Locate the word "joints" in the data below, then copy every line that holds it.

Data extract =>
####

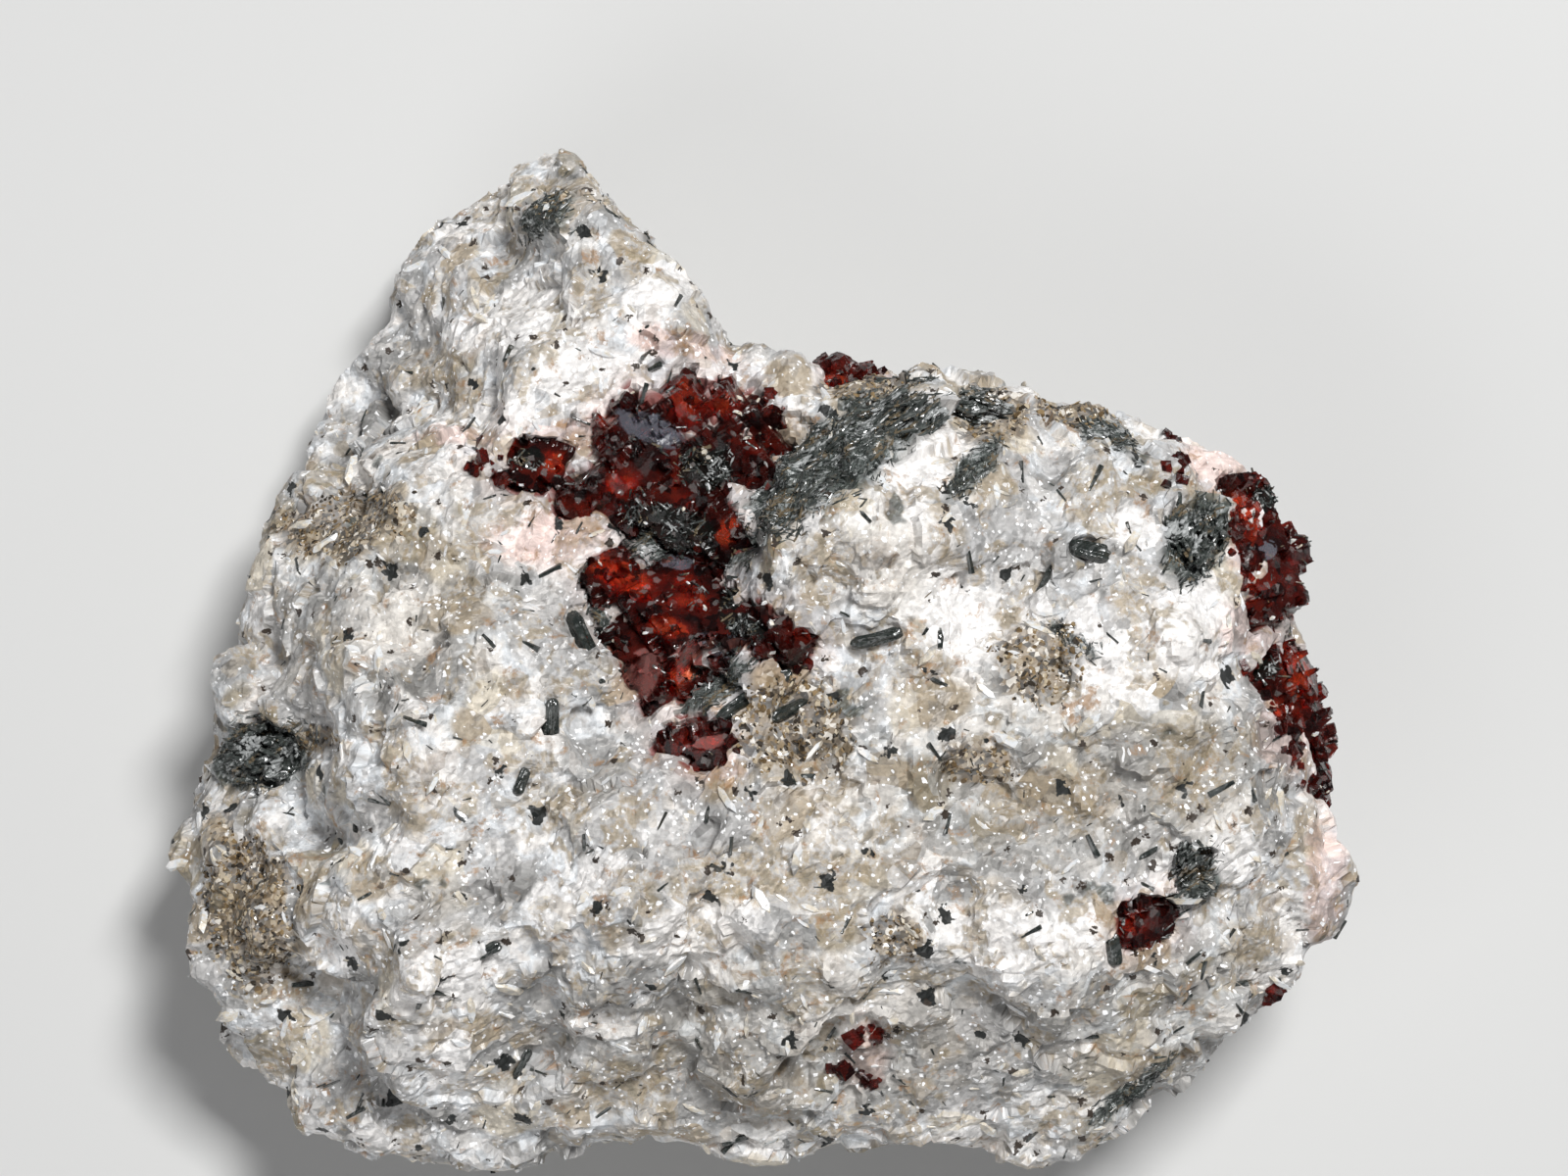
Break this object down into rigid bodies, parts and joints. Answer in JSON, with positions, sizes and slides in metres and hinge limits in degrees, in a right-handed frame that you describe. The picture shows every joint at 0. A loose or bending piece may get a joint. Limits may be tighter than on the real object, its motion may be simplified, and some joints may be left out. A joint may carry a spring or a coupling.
{
  "type": "villiaumite in matrix",
  "caption": "Hand-sized lump of pale nepheline syenite with cherry-red villiaumite masses and black aegirine set in its broken face.",
  "frame": {"origin": "on the flat resting face of the rock's underside, under the middle of its outline", "axes": "+Z out of the display face, opposite the resting face; +X along the longer side of the display face; +Y across it, towards the knob"},
  "size_m": [0.0852, 0.0747, 0.0376],
  "materials": {
    "matrix": "broken coarse-grained rock, part dull and part glinting",
    "villiaumite": "glassy cleavage faces, clear deep red",
    "aegirine": "black to dark green, glassy on its long faces"
  },
  "bodies": {
    "root": {"matrix": "matrix", "villiaumite_upper_mass": "villiaumite", "villiaumite_left_arm": "villiaumite", "villiaumite_lower_crystal": "villiaumite", "villiaumite_lower_grain": "villiaumite", "villiaumite_top_edge_grain": "villiaumite", "villiaumite_right_mass": "villiaumite", "villiaumite_right_lower_mass": "villiaumite", "villiaumite_lone_grain": "villiaumite", "aegirine_band": "aegirine", "aegirine_left_patch": "aegirine", "aegirine_right_patch": "aegirine", "aegirine_top_patch": "aegirine", "aegirine_lower_right_patch": "aegirine", "aegirine_prism_left": "aegirine", "aegirine_prism_lower_left": "aegirine", "aegirine_prism_long": "aegirine", "aegirine_prism_curved_run": "aegirine", "aegirine_prism_short_run": "aegirine", "aegirine_prism_middle": "aegirine", "aegirine_prism_right": "aegirine", "aegirine_prism_slanted": "aegirine", "aegirine_prism_lower_right": "aegirine", "aegirine_prism_bottom": "aegirine", "aegirine_prism_corner": "aegirine"}
  },
  "joints": []
}
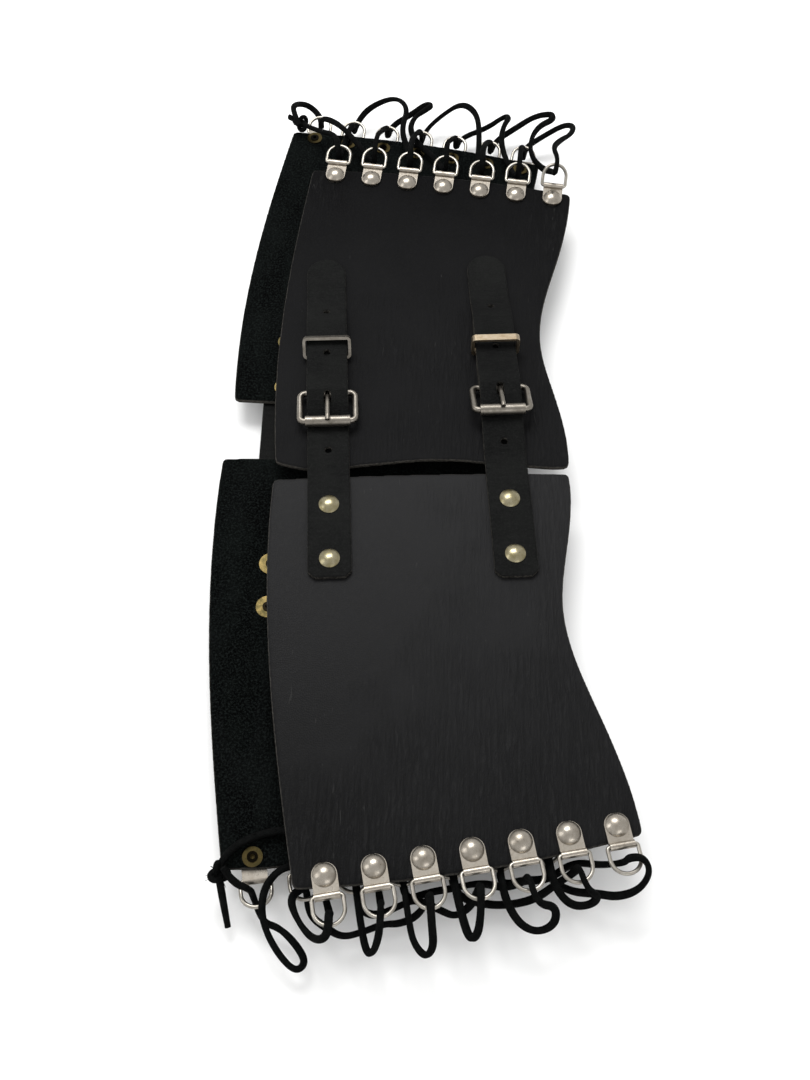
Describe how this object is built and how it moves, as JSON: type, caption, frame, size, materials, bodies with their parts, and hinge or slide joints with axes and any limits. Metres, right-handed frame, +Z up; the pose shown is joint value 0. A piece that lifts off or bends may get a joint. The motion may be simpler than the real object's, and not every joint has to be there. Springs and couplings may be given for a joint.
{
  "type": "leather corset belt",
  "caption": "Buckled leather waist cincher: curved panels with front and back strap buckles, side-laced through rows of hinged D rings.",
  "frame": {"origin": "on the ground under the middle of the belt's box, cords left out", "axes": "+X from the hip edge to the underbust edge, +Y from the lacing of the strap-side front panel to the other lacing, +Z up out of the front pair's grain face"},
  "size_m": [0.1934, 0.4851, 0.043],
  "materials": {
    "panel_leather": "black, semi-gloss, finely creased",
    "strap_leather": "black, waxed",
    "nickel_hardware": "nickel plated, lightly worn",
    "worn_rivets": "worn plating over brass",
    "steel_rivets": "nickel plated",
    "suede_cord": "black suede, matte"
  },
  "bodies": {
    "back_half": {"back_billet_rivets": "steel_rivets", "back_buckle_clip_rivets": "nickel_hardware", "back_buckle_clips": "nickel_hardware", "back_buckle_panel": "panel_leather", "back_bust_billet": "strap_leather", "back_bust_strap": "strap_leather", "back_hip_billet": "strap_leather", "back_hip_strap": "strap_leather", "back_strap_clip_rivets": "nickel_hardware", "back_strap_clips": "nickel_hardware", "back_strap_panel": "panel_leather", "back_strap_rivets": "worn_rivets", "bottom_lace": "suede_cord", "top_lace": "suede_cord"},
    "front_buckle_side": {"front_buckle_panel": "panel_leather", "front_buckle_clips": "nickel_hardware", "front_buckle_clip_rivets": "nickel_hardware", "front_billet_rivets": "steel_rivets", "front_hip_billet": "strap_leather", "front_bust_billet": "strap_leather"},
    "front_strap_side": {"front_strap_panel": "panel_leather", "front_strap_clips": "nickel_hardware", "front_strap_clip_rivets": "nickel_hardware", "front_strap_rivets": "worn_rivets", "front_hip_strap": "strap_leather", "front_bust_strap": "strap_leather"},
    "front_buckle_ring_1": {"front_buckle_ring_1": "nickel_hardware"},
    "front_buckle_ring_2": {"front_buckle_ring_2": "nickel_hardware"},
    "front_buckle_ring_3": {"front_buckle_ring_3": "nickel_hardware"},
    "front_buckle_ring_4": {"front_buckle_ring_4": "nickel_hardware"},
    "front_buckle_ring_5": {"front_buckle_ring_5": "nickel_hardware"},
    "front_buckle_ring_6": {"front_buckle_ring_6": "nickel_hardware"},
    "front_buckle_ring_7": {"front_buckle_ring_7": "nickel_hardware"},
    "front_strap_ring_1": {"front_strap_ring_1": "nickel_hardware"},
    "front_strap_ring_2": {"front_strap_ring_2": "nickel_hardware"},
    "front_strap_ring_3": {"front_strap_ring_3": "nickel_hardware"},
    "front_strap_ring_4": {"front_strap_ring_4": "nickel_hardware"},
    "front_strap_ring_5": {"front_strap_ring_5": "nickel_hardware"},
    "front_strap_ring_6": {"front_strap_ring_6": "nickel_hardware"},
    "front_strap_ring_7": {"front_strap_ring_7": "nickel_hardware"},
    "back_strap_rings": {"back_strap_rings": "nickel_hardware"},
    "back_buckle_rings": {"back_buckle_rings": "nickel_hardware"},
    "front_hip_buckle": {"front_hip_buckle": "nickel_hardware"},
    "front_hip_prong": {"front_hip_prong": "nickel_hardware"},
    "front_hip_roller": {"front_hip_roller": "nickel_hardware"},
    "front_hip_keeper": {"front_hip_keeper": "nickel_hardware"},
    "front_bust_buckle": {"front_bust_buckle": "nickel_hardware"},
    "front_bust_prong": {"front_bust_prong": "nickel_hardware"},
    "front_bust_roller": {"front_bust_roller": "nickel_hardware"},
    "front_bust_keeper": {"front_bust_keeper": "nickel_hardware"},
    "back_hip_buckle": {"back_hip_buckle": "nickel_hardware"},
    "back_hip_prong": {"back_hip_prong": "nickel_hardware"},
    "back_hip_roller": {"back_hip_roller": "nickel_hardware"},
    "back_hip_keeper": {"back_hip_keeper": "nickel_hardware"},
    "back_bust_buckle": {"back_bust_buckle": "nickel_hardware"},
    "back_bust_prong": {"back_bust_prong": "nickel_hardware"},
    "back_bust_roller": {"back_bust_roller": "nickel_hardware"},
    "back_bust_keeper": {"back_bust_keeper": "nickel_hardware"}
  },
  "joints": [
    {"name": "top_lacing_fold", "type": "hinge", "parent": "back_half", "child": "front_buckle_side", "pos_m": [0.00584, 0.2021, 0.02272], "axis": [-0.991, 0.134, 0], "range_deg": [0, 150], "deforming": ["back_bust_strap", "back_hip_strap", "front_bust_strap", "front_hip_strap", "top_lace"]},
    {"name": "bottom_lacing_fold", "type": "hinge", "parent": "back_half", "child": "front_strap_side", "pos_m": [0.01464, -0.21434, 0.02272], "axis": [0.9829, 0.184, 0], "range_deg": [0, 150], "deforming": ["bottom_lace"]},
    {"name": "front_buckle_ring_1_swing", "type": "hinge", "parent": "front_buckle_side", "child": "front_buckle_ring_1", "pos_m": [-0.04822, 0.1782, 0.02715], "axis": [0.9943, -0.1063, 0], "range_deg": [-38, 92]},
    {"name": "front_buckle_ring_2_swing", "type": "hinge", "parent": "front_buckle_side", "child": "front_buckle_ring_2", "pos_m": [-0.02833, 0.17607, 0.02715], "axis": [0.9943, -0.1063, 0], "range_deg": [-44, 86]},
    {"name": "front_buckle_ring_3_swing", "type": "hinge", "parent": "front_buckle_side", "child": "front_buckle_ring_3", "pos_m": [-0.00844, 0.17395, 0.02715], "axis": [0.9943, -0.1063, 0], "range_deg": [-40, 90]},
    {"name": "front_buckle_ring_4_swing", "type": "hinge", "parent": "front_buckle_side", "child": "front_buckle_ring_4", "pos_m": [0.01144, 0.17182, 0.02715], "axis": [0.9943, -0.1063, 0], "range_deg": [-42, 88]},
    {"name": "front_buckle_ring_5_swing", "type": "hinge", "parent": "front_buckle_side", "child": "front_buckle_ring_5", "pos_m": [0.03133, 0.1697, 0.02715], "axis": [0.9943, -0.1063, 0], "range_deg": [-38, 92]},
    {"name": "front_buckle_ring_6_swing", "type": "hinge", "parent": "front_buckle_side", "child": "front_buckle_ring_6", "pos_m": [0.05122, 0.16757, 0.02715], "axis": [0.9943, -0.1063, 0], "range_deg": [-46, 84]},
    {"name": "front_buckle_ring_7_swing", "type": "hinge", "parent": "front_buckle_side", "child": "front_buckle_ring_7", "pos_m": [0.0711, 0.16545, 0.02715], "axis": [0.9943, -0.1063, 0], "range_deg": [-70, 60]},
    {"name": "front_strap_ring_1_swing", "type": "hinge", "parent": "front_strap_side", "child": "front_strap_ring_1", "pos_m": [-0.03128, -0.21772, 0.02715], "axis": [-0.981, -0.1942, 0], "range_deg": [-34, 96]},
    {"name": "front_strap_ring_2_swing", "type": "hinge", "parent": "front_strap_side", "child": "front_strap_ring_2", "pos_m": [-0.01166, -0.21383, 0.02715], "axis": [-0.981, -0.1942, 0], "range_deg": [-32, 98]},
    {"name": "front_strap_ring_3_swing", "type": "hinge", "parent": "front_strap_side", "child": "front_strap_ring_3", "pos_m": [0.00796, -0.20995, 0.02715], "axis": [-0.981, -0.1942, 0], "range_deg": [-30, 100]},
    {"name": "front_strap_ring_4_swing", "type": "hinge", "parent": "front_strap_side", "child": "front_strap_ring_4", "pos_m": [0.02758, -0.20606, 0.02715], "axis": [-0.981, -0.1942, 0], "range_deg": [-36, 94]},
    {"name": "front_strap_ring_5_swing", "type": "hinge", "parent": "front_strap_side", "child": "front_strap_ring_5", "pos_m": [0.0472, -0.20218, 0.02715], "axis": [-0.981, -0.1942, 0], "range_deg": [-33, 97]},
    {"name": "front_strap_ring_6_swing", "type": "hinge", "parent": "front_strap_side", "child": "front_strap_ring_6", "pos_m": [0.06682, -0.19829, 0.02715], "axis": [-0.981, -0.1942, 0], "range_deg": [-30, 100]},
    {"name": "front_strap_ring_7_swing", "type": "hinge", "parent": "front_strap_side", "child": "front_strap_ring_7", "pos_m": [0.08644, -0.19441, 0.02715], "axis": [-0.981, -0.1942, 0], "range_deg": [-32, 98]},
    {"name": "back_strap_rings_swing", "type": "hinge", "parent": "back_half", "child": "back_strap_rings", "pos_m": [-0.00302, 0.20821, 0.01069], "axis": [-0.9869, 0.1616, 0], "range_deg": [-30, 50]},
    {"name": "back_buckle_rings_swing", "type": "hinge", "parent": "back_half", "child": "back_buckle_rings", "pos_m": [-0.0028, -0.19862, 0.01069], "axis": [0.9848, 0.1736, 0], "range_deg": [-30, 50]},
    {"name": "front_hip_buckle_tilt", "type": "hinge", "parent": "front_buckle_side", "child": "front_hip_buckle", "pos_m": [-0.04474, 0.02121, 0.02915], "axis": [-0.9978, -0.0663, 0], "range_deg": [0, 25]},
    {"name": "front_hip_prong_swing", "type": "hinge", "parent": "front_hip_buckle", "child": "front_hip_prong", "pos_m": [-0.04474, 0.02121, 0.02915], "axis": [-0.9978, -0.0663, 0], "range_deg": [0, 100]},
    {"name": "front_hip_roller_spin", "type": "hinge", "parent": "front_hip_buckle", "child": "front_hip_roller", "pos_m": [-0.04359, 0.00383, 0.03083], "axis": [0.9978, 0.0663, 0], "continuous": true},
    {"name": "front_hip_keeper_rock", "type": "hinge", "parent": "front_buckle_side", "child": "front_hip_keeper", "pos_m": [-0.0463, 0.04466, 0.02737], "axis": [-0.9978, -0.0663, 0], "range_deg": [-36, 0]},
    {"name": "front_bust_buckle_tilt", "type": "hinge", "parent": "front_buckle_side", "child": "front_bust_buckle", "pos_m": [0.03926, 0.02764, 0.02915], "axis": [-0.9974, -0.0715, 0], "range_deg": [0, 25]},
    {"name": "front_bust_prong_swing", "type": "hinge", "parent": "front_bust_buckle", "child": "front_bust_prong", "pos_m": [0.03926, 0.02764, 0.02915], "axis": [-0.9974, -0.0715, 0], "range_deg": [0, 100]},
    {"name": "front_bust_roller_spin", "type": "hinge", "parent": "front_bust_buckle", "child": "front_bust_roller", "pos_m": [0.04045, 0.01104, 0.03456], "axis": [0.9974, 0.0715, 0], "continuous": true},
    {"name": "front_bust_keeper_rock", "type": "hinge", "parent": "front_buckle_side", "child": "front_bust_keeper", "pos_m": [0.03758, 0.05108, 0.02737], "axis": [-0.9974, -0.0715, 0], "range_deg": [-6, 32]},
    {"name": "back_hip_buckle_tilt", "type": "hinge", "parent": "back_half", "child": "back_hip_buckle", "pos_m": [-0.067, -0.05212, 0.00869], "axis": [-0.9999, -0.0157, 0], "range_deg": [0, 25]},
    {"name": "back_hip_prong_swing", "type": "hinge", "parent": "back_hip_buckle", "child": "back_hip_prong", "pos_m": [-0.067, -0.05212, 0.00869], "axis": [-0.9999, -0.0157, 0], "range_deg": [0, 100]},
    {"name": "back_hip_roller_spin", "type": "hinge", "parent": "back_hip_buckle", "child": "back_hip_roller", "pos_m": [-0.06727, -0.0347, 0.00701], "axis": [0.9999, 0.0157, 0], "continuous": true},
    {"name": "back_hip_keeper_rock", "type": "hinge", "parent": "back_half", "child": "back_hip_keeper", "pos_m": [-0.06663, -0.07562, 0.01047], "axis": [-0.9999, -0.0157, 0], "range_deg": [-12, 26]},
    {"name": "back_bust_buckle_tilt", "type": "hinge", "parent": "back_half", "child": "back_bust_buckle", "pos_m": [0.01695, -0.04904, 0.00869], "axis": [-0.9999, -0.0157, 0], "range_deg": [0, 25]},
    {"name": "back_bust_prong_swing", "type": "hinge", "parent": "back_bust_buckle", "child": "back_bust_prong", "pos_m": [0.01695, -0.04904, 0.00869], "axis": [-0.9999, -0.0157, 0], "range_deg": [0, 100]},
    {"name": "back_bust_roller_spin", "type": "hinge", "parent": "back_bust_buckle", "child": "back_bust_roller", "pos_m": [0.01667, -0.03162, 0.00701], "axis": [0.9999, 0.0157, 0], "continuous": true},
    {"name": "back_bust_keeper_rock", "type": "hinge", "parent": "back_half", "child": "back_bust_keeper", "pos_m": [0.01732, -0.07254, 0.01047], "axis": [-0.9999, -0.0157, 0], "range_deg": [-12, 26]}
  ]
}
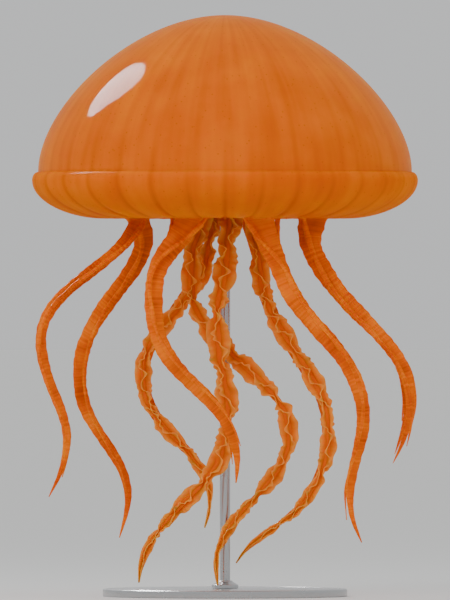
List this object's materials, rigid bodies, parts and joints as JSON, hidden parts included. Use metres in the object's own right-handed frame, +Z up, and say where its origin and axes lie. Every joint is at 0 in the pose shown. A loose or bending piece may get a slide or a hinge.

####

Task answer =>
Break this object down into rigid bodies, parts and joints. Answer in JSON, with positions, sizes and slides in metres and hinge limits in degrees, in a right-handed frame that you describe. The picture shows every joint at 0. A loose or bending piece may get a joint. Limits may be tighter than on the real object, its motion may be simplified, and some joints may be left out. A joint may carry a spring or a coupling.
  "joints": []
Describe how this object is built and how it moves, as JSON: type, caption, frame, size, materials, bodies with their parts, and hinge or slide joints with axes and any limits. Metres, right-handed frame, +Z up; the pose shown is joint value 0. A piece that lifts off or bends may get a joint. The motion may be simpler than the real object's, and not every joint has to be there. Springs and couplings may be given for a joint.
  "joints": [
List this object's materials, rigid bodies, parts and joints as JSON, hidden parts included. Use metres in the object's own right-handed frame, +Z up, and say where its origin and axes lie. Every joint is at 0 in the pose shown. A loose or bending piece may get a slide or a hinge.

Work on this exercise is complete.